After the caretaker left, Mr Kasmi said, ‘I suppose there’d be the same problem in trying to fill the holes with cement.’
The headmaster nodded. ‘Nothing can be done till next spring.’
Mr Kasmi looked out through the open door: the door to the classroom across the corridor was shut. ‘Not many students are attending school today, I suppose.’
‘No.’ The headmaster sat forward eagerly. ‘How is this country ever going to get ahead if a mere shower brings it to a standstill?’ He seemed to adopt, Mr Kasmi noticed, the attitude which he employed during the morning assembly. ‘It wouldn’t happen anywhere else in the world. People in other countries go to work despite the rains. Even in snow. Here shops are closed and people idle about at home.’
Mr Kasmi picked up his bag. He hesitated before he spoke. ‘It’s not as simple as that. If you have only one pair of shoes and can only afford one set of presentable clothes then it is advisable to stay at home during the rains and not get them muddied. Have you seen the state of the streets?’
‘Excuses, excuses, Kasmi-sahib.’
‘Things are changing, but it will take time. Remember the school at the beginning? Now it’s bigger and has more teachers. We have to be patient.’
‘No. If the school is bigger it’s because someone has worked for it. I went and stood at every door, asking for donations, ceiling fans, anything. It would not have expanded if, as you suggest, we had just waited.’

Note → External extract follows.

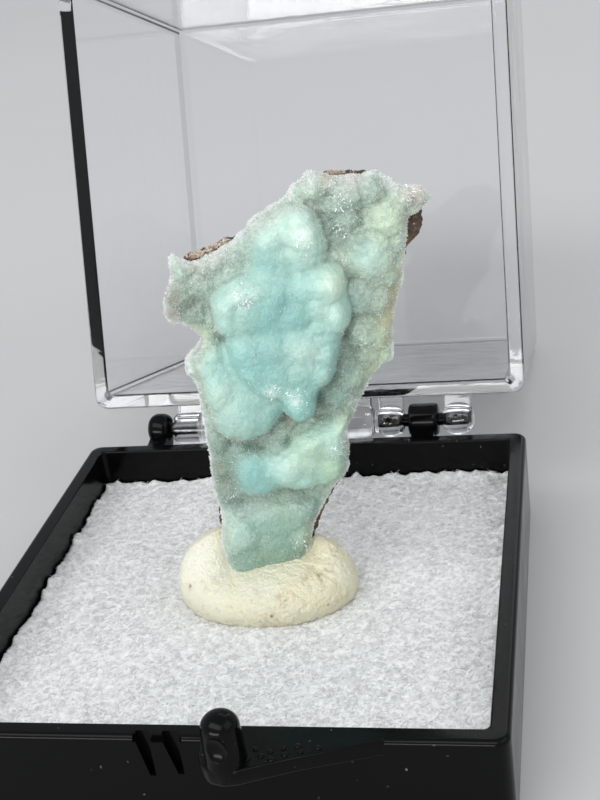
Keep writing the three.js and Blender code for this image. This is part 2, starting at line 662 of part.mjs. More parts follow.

‘I didn’t suggest that,’ Mr Kasmi said, ‘I just think we should be tolerant.’ He was standing up.
A square packet stood on the floor by the headmaster’s desk. Part of its brown wrapper had been torn to reveal the contents: a row of identical books, each the size of an address book, no more than a few inches in length, and b
ound in a beautiful green.
The headmaster said, ‘Bad habits have to be criticised, Kasmi-sahib. Otherwise nothing will change.’ He registered Mr Kasmi’s glance at the packet of books and bent down to take one out through the opening in the wrapper. ‘They arrived on Monday. The parcel was one of the things in the lost mail-bag.’ He passed the book to Mr Kasmi.
‘The Little Green Book,’ Mr Kasmi read aloud the words embossed in goldleaf on the brow of the book. He opened it. It was a book commissioned by the country’s first chief martial-law administrator and contained ‘the President’s thoughts’. Copies of it had been sent to schools, mosques, cinema houses, hotels, roadside tea-stalls and, it was said at the time, to brothels.
Mr Kasmi was shaking his head. ‘It was …’ he struggled, ‘how many years ago?’
‘Nineteen. The gold leaf is still incredibly shiny though.’
Mr Kasmi closed the book.
‘Take it,’ the headmaster offered. ‘I don’t know what to do with them.’
Mr Kasmi unzipped his bag and placed the book inside. ‘Perhaps we should try to block the holes with them.’
His words were choked by the gust of foul smell that rose to meet him from below.
Azhar held the cigarette in his mouth, his lips curling around the yellow filter, and lowered his head to the flame. He inhaled the smoke deep into his body and letting the matchstick fall on to the marble floor stepped on it without looking down.
‘I still don’t know what to do about the post office,’ he said. ‘There’s no sign of the postmaster.’
Mujeeb Ali said, ‘It’ll be hard to find him now. What with this thing last night about the General. He won’t come out into the daylight for a long while yet.’
Azhar nodded. ‘I haven’t received the list yet but I’m sure his name will be near the top.’ The words were muffled by the thick blue smoke he exhaled. The smoke floated out of the open window, towards the twisting river.